The fifth SEC team in my top 25, the Tigers are likely going to lose Trendon Watford to the draft, but still have plenty of talent coming back to Baton Rogue. They’re particularly strong down low with Emmitt Williams and Darius Days back, who were both extremely productive despite splitting time with Watford. Point guard Javonte Smart is back to dish them the rock, and will be joined in the backcourt by five star freshman Cam Thomas. The Tigers also bring in Georgetown transfer Josh LeBlanc, a talented forward who will likely be eligible after the 1st semester and will give LSU solid depth up front.
The Spiders were on the bubble this season, but they should be good enough to not have to deal with the anxiety of sitting through Selection Sunday hoping for a bid next year. Richmond is loaded with talent and brings everyone back. Jacob Gilyard is a lightning quick point guard who gets it done on both ends of the court, evidenced by his averages of 13 points, six assists and three steals this season. Leading scorer Blake Francis and fellow senior Nick Sherod can both fill it up on the wing, as they averaged a combined 31 points this year. Center Grant Golden is incredibly skilled and can score inside and out with ease. The Spiders will start five seniors who have never been to the NCAA tournament, and will be playing like men on a mission all season long.

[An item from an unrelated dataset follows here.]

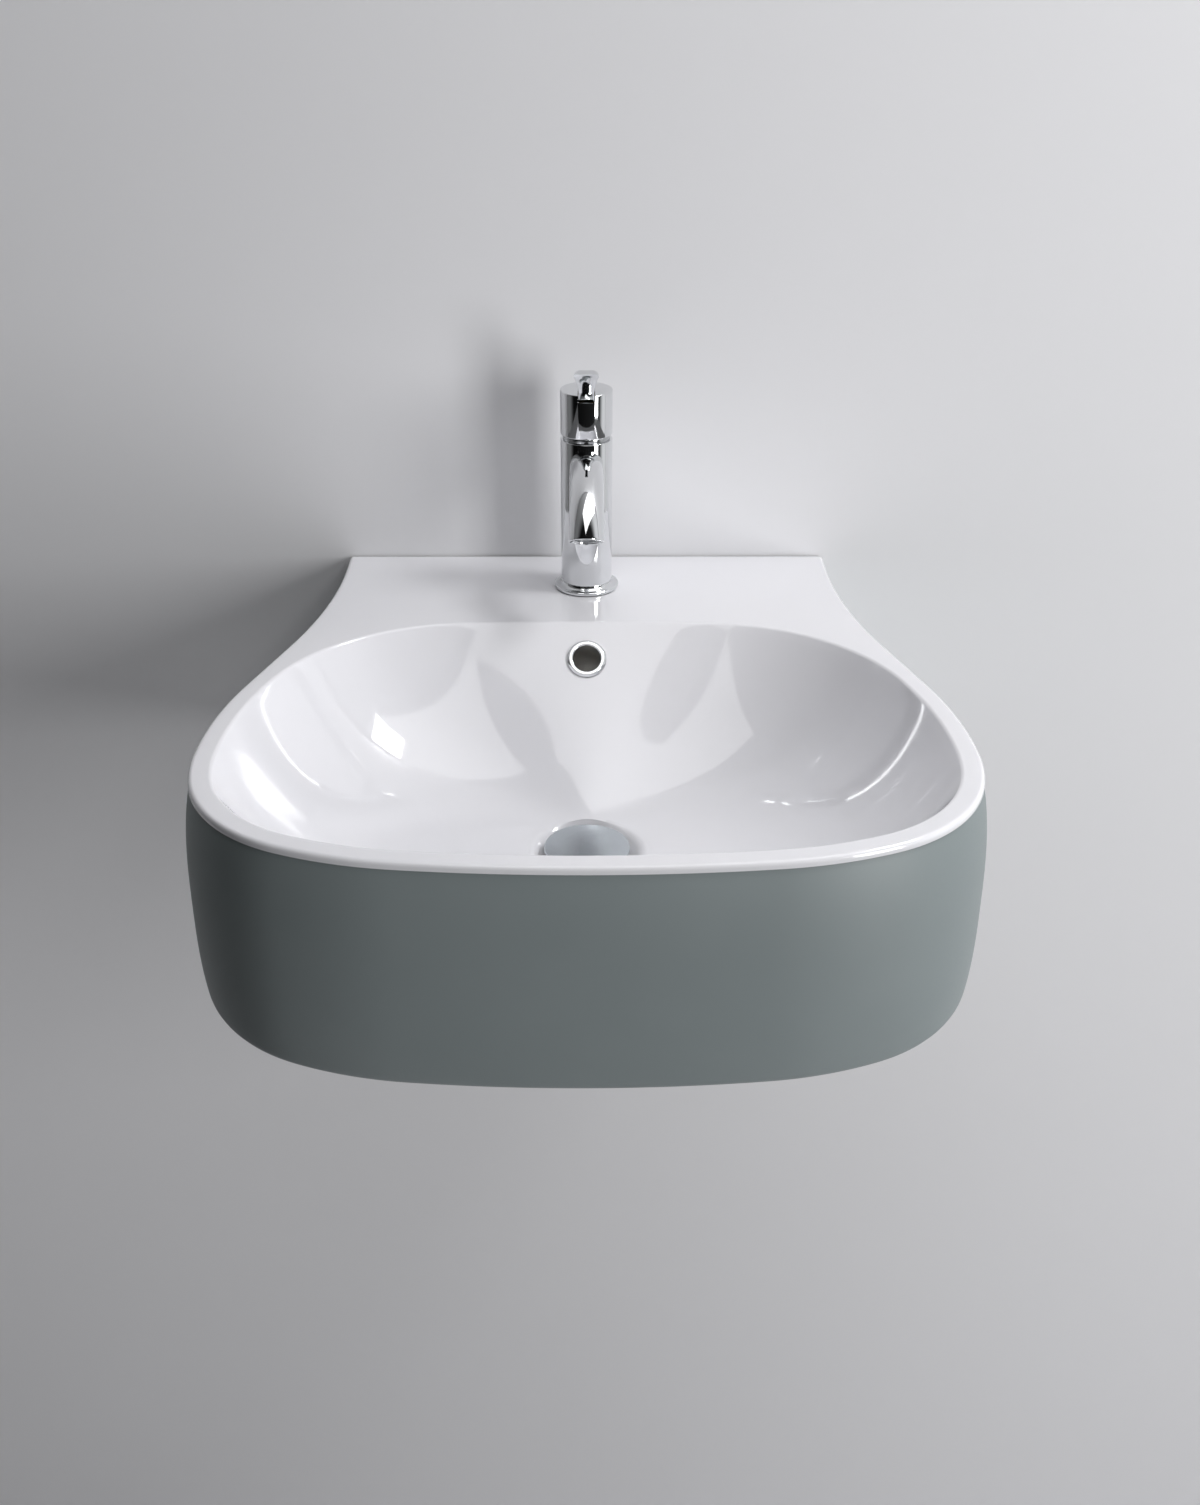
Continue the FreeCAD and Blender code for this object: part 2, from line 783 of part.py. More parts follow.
def waste_body():
    """Flanged and slotted tail with the bridge that carries the click sleeve."""
    bore = waste_radius - waste_wall
    low = waste_top - waste_length
    groove = nut_low - waste_groove_gap
    body = turned([
        (bore, low),
        (waste_radius, low),
        (waste_radius, groove - waste_groove),
        (waste_radius - waste_groove_depth, groove - waste_groove),
        (waste_radius - waste_groove_depth, groove),
        (waste_radius, groove),
        (waste_radius, waste_seat + waste_gasket),
        (waste_flange_radius, waste_seat + waste_gasket),
        (waste_flange_radius, waste_top - waste_flange_bevel),
        (waste_flange_radius - waste_flange_bevel, waste_top),
        (bore + waste_mouth_bevel, waste_top),
        (bore, waste_top - waste_mouth_bevel),
    ], 0, waste_y)
    slot_top = waste_seat - waste_inlet_drop
    half = slot_width / 2
    end = waste_radius + over
    slot_low = slot_top - waste_inlet_height
    body = body.cut(block(-half, half, waste_y - end, waste_y + end, slot_low, slot_top))
    top = waste_top - bridge_drop
    low = top - bridge_height
    bridge = tube(bridge_boss, sleeve_radius, low, top, 0, waste_y)
    inner = sleeve_radius + bridge_root
    outer = bore + bridge_root
    for turn in bridge_webs_deg:
        web = block(inner, outer, -bridge_web / 2, bridge_web / 2, low, top)
        web.rotate(V(0, 0, 0), Z_AXIS, turn)
        web.translate(V(0, waste_y, 0))
        bridge = bridge.fuse(web)
    return body.fuse(bridge).removeSplitter()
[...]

Rutgers was one of the most pleasant surprises of the college basketball season, getting ranked in the AP poll for the first time in 41 years. It sucks that this group didn’t get to play in the NCAA tournament, but the good news is that most of the team returns, and they should make the 2021 tournament with relative ease. The backcourt, led by Geo Baker and Ron Harper jr., is loaded with talent and is very deep as well. Myles Johnson is poised for a big year down low, and he’ll get some help with the Knights recent addition of four star freshman forward Cliff Omoruyi.